A friend of mine asked me the other day “What is strategy?”.

It’s a great question. It’s a question I remember asking one of my mentors over 20 years ago. We were working for a consultancy and together we had just completed a fairly significant strategy exercise for our client, one of the big six accounting firms. We were in the pub having a quiet drink to celebrate. Perhaps I was asking the question a little late?

And I admit now I didn’t understand his answer. Maybe I just wasn’t ready.

Now, twenty years later, I think I understand what he said. I think he was saying that strategy is in three parts:

  1. finding direction – developing vision, and mission, that sort of thing;
  2. choosing the route you are going to use to get there, and steering;
  3. doing it – implementing the strategy.

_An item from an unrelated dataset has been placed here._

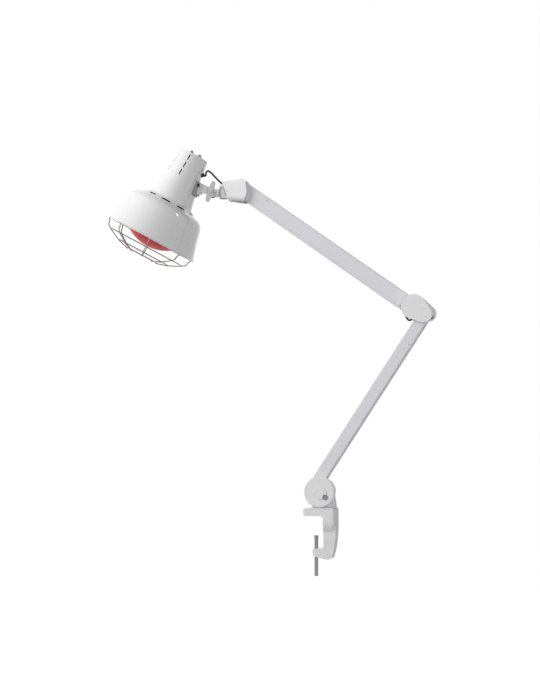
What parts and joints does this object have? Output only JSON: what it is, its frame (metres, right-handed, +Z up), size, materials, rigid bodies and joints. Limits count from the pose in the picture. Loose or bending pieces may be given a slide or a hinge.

The first and last are relatively easy to understand, even if they are not easy to do. But the middle one is, in my opinion, the really tricky one.

Tricky because it requires different skills. Skills of analysis, connecting things, and seeing the big picture, to name but a few.

And even if you have access to these skills it requires something else, something that is sometimes in short supply in organisations: courage and confidence.

Courage and confidence to trust one’s instincts and ask what strategy is. Know that what other people call strategy probably isn’t. It may be tactics. It may mean simply blindly following a vision, without making any difficult choices.

Courage and confidence to stop whatever habitual busyness you have, and take a long cool look at yourself, your world and what is happening in it.

Courage and confidence to see clearly, despite the pressure that social systems put on us to conform and ignore reality.

Courage and confidence  to work with others and trust others, in such a way that a shared choice can emerge. The world is so complicated I really doubt whether strategy can be done alone.

Courage and confidence to go it alone. Effective strategy is usually a lonely path. You (and your colleagues) won’t be following the crowd.

Courage and confidence.

Setting direction takes courage and confidence too. It’s not easy to be what we most want to be.

Implementing your strategy takes courage and confidence too. To take the first steps. And the next steps, and the next. This requires tremendous effort – to overcome the inertia and resistance that exists in organisations of any size.

So maybe that is what strategy really is: courage and confidence?